If you're still living with your parents or returning home during school breaks, staying on their policy — even if you pay them your portion of the premium increase — will almost always cost less than getting your own policy. If you must get a separate policy, compare quotes from at least three carriers. Rates for young drivers vary dramatically between companies, and the carrier that offered your parents the best rate may not be the cheapest option for you.
What to Do Before Your Teen Gets Licensed
If your teen hasn't yet obtained their license, contact your insurance carrier now to get a quote for adding them as a driver. Most carriers require you to add any licensed household member to your policy, and failing to disclose a teen driver can result in claim denial or policy cancellation. Getting the quote early lets you plan financially and explore discount options before the premium increase takes effect.

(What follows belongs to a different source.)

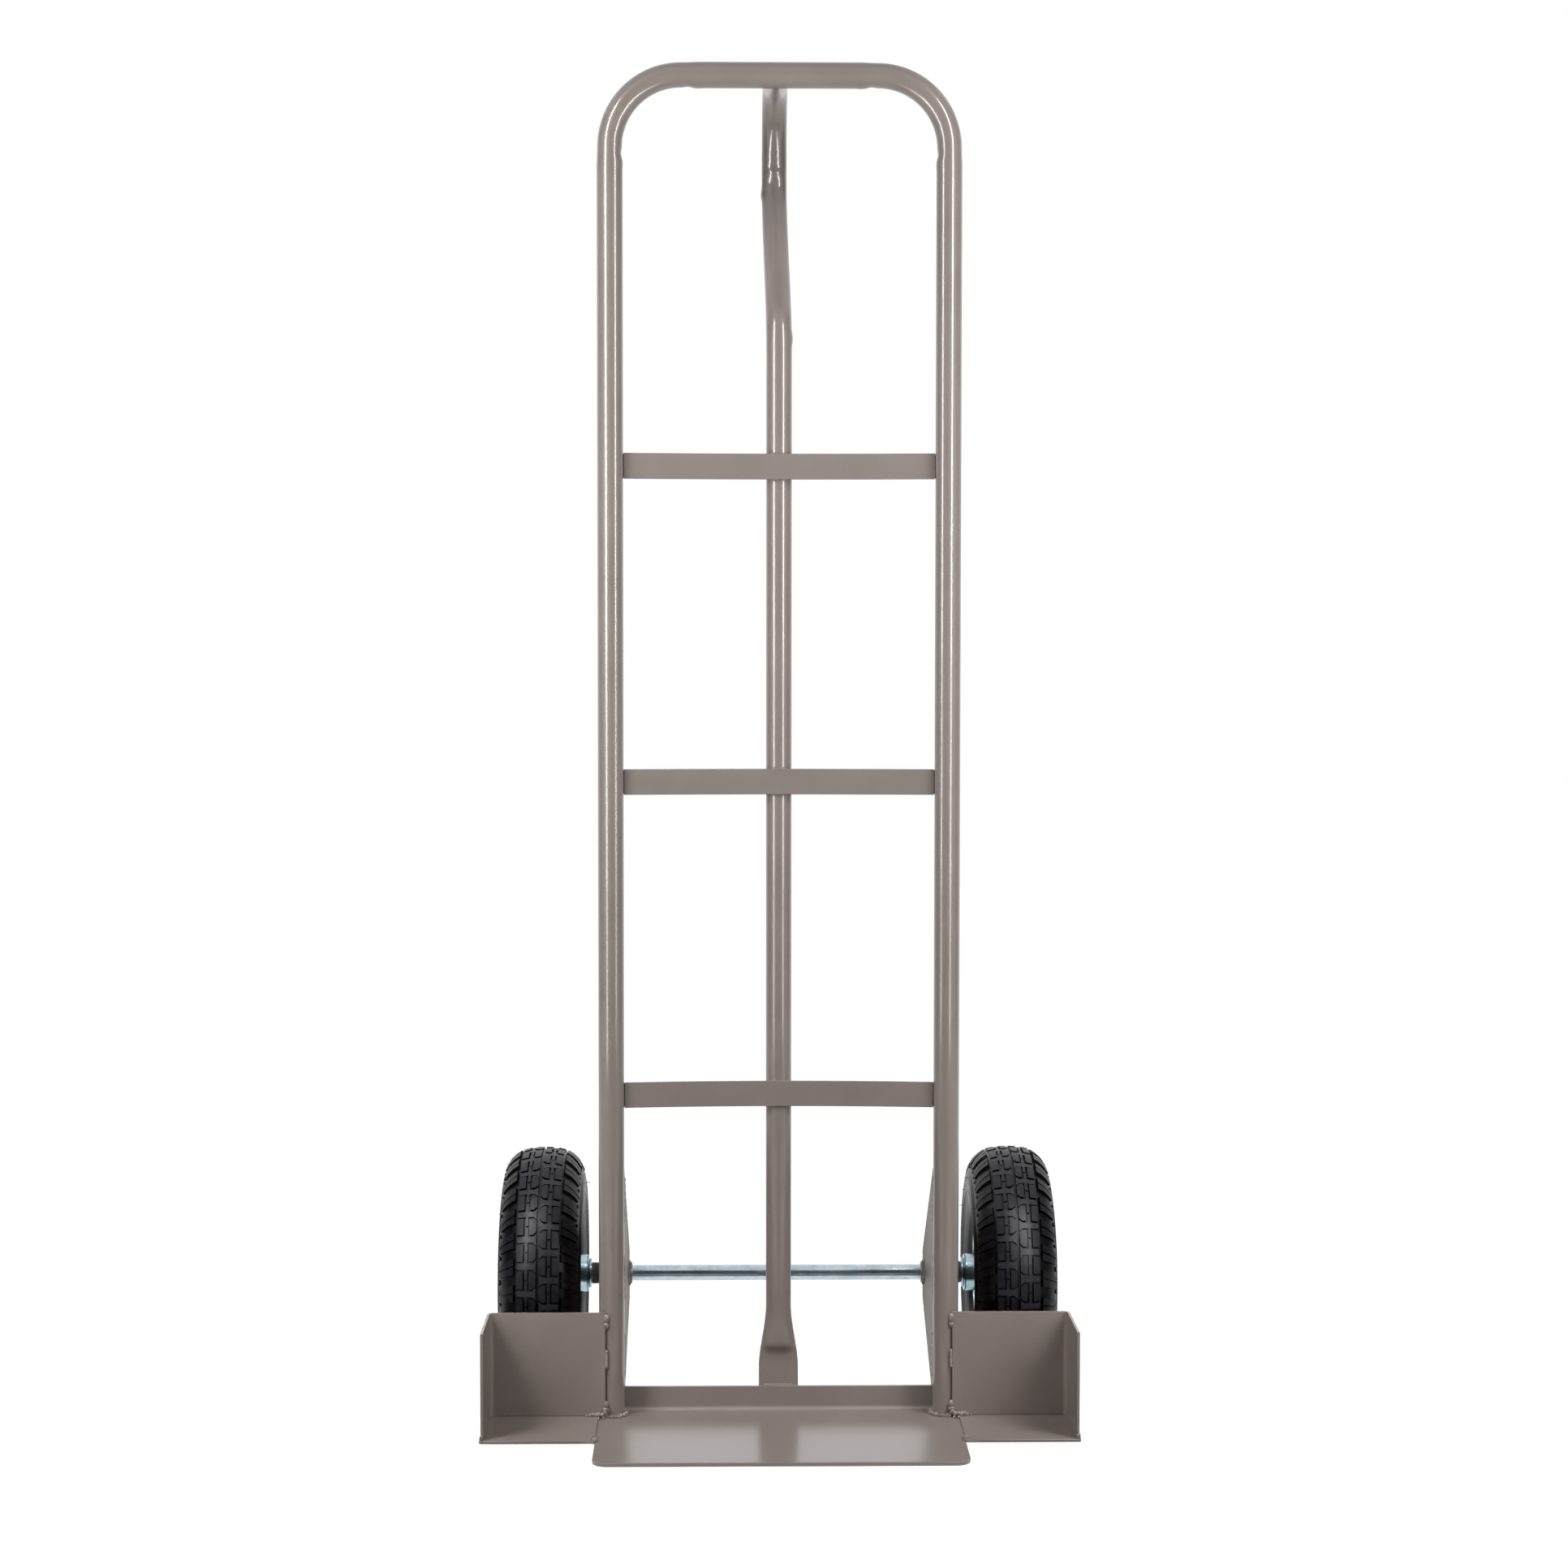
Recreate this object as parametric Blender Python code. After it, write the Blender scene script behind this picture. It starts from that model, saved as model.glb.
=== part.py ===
# Chair dolly: an upright two-wheel hand truck with a P-handle and a wing beside each rail.
# Metres, +Z up, front towards -Y, left and right as the front view shows them.
# Frame pieces are laid out in the truck's own axes: y is 0 on the rails' centre plane,
# z is 0 under the toe plate. The stance empty then leans them until the toe plate's
# front edge and both tyres stand on the floor.
import math

import bmesh
import bpy
from mathutils import Matrix, Vector

# Clearances
GAP = 0.0003
CUT_OVERRUN = 0.003
MERGE_DISTANCE = 0.000001
SMOOTH_ANGLE_DEG = 35
ROUND_PROFILE_SHARE = 0.5

# Frame tube
TUBE_DIAMETER = 0.0254
TUBE_WALL = 0.0016
TUBE_SIDES = 16
TUBE_BEND_RADIUS = 0.070
TUBE_BEND_STEPS = 7

# Outer frame
FRAME_WIDTH = 0.3582
FRAME_HEIGHT = 1.340

# Toe plate, with its flange turned up behind the rails
TOE_THICKNESS = 0.004
TOE_REACH = 0.178
TOE_CORNER_RADIUS = 0.015
TOE_CORNER_STEPS = 5
TOE_BEND_RADIUS = 0.0045
FLANGE_HEIGHT = 0.0236
SHEET_BEND_STEPS = 4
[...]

Enroll your teen in driver's education before they get their permit if your state offers a driver training discount. Complete the course and obtain the certificate of completion so you can submit it to your carrier as soon as your teen is added to the policy. If your teen is currently in high school, confirm their GPA qualifies for the good student discount and have a recent report card or transcript ready to submit.
Research telematics programs offered by your carrier and decide whether the potential discount justifies the monitoring. If your teen is a cautious driver willing to avoid hard braking, rapid acceleration, and late-night driving, telematics can deliver substantial savings. If your teen is likely to trigger poor driving scores, the program may not be worth enrolling in. Finally, if you're planning to purchase a vehicle for your teen, get insurance quotes on specific makes and models before you buy. The difference in annual premium between a safe, low-cost sedan and a high-performance vehicle can exceed $1,000.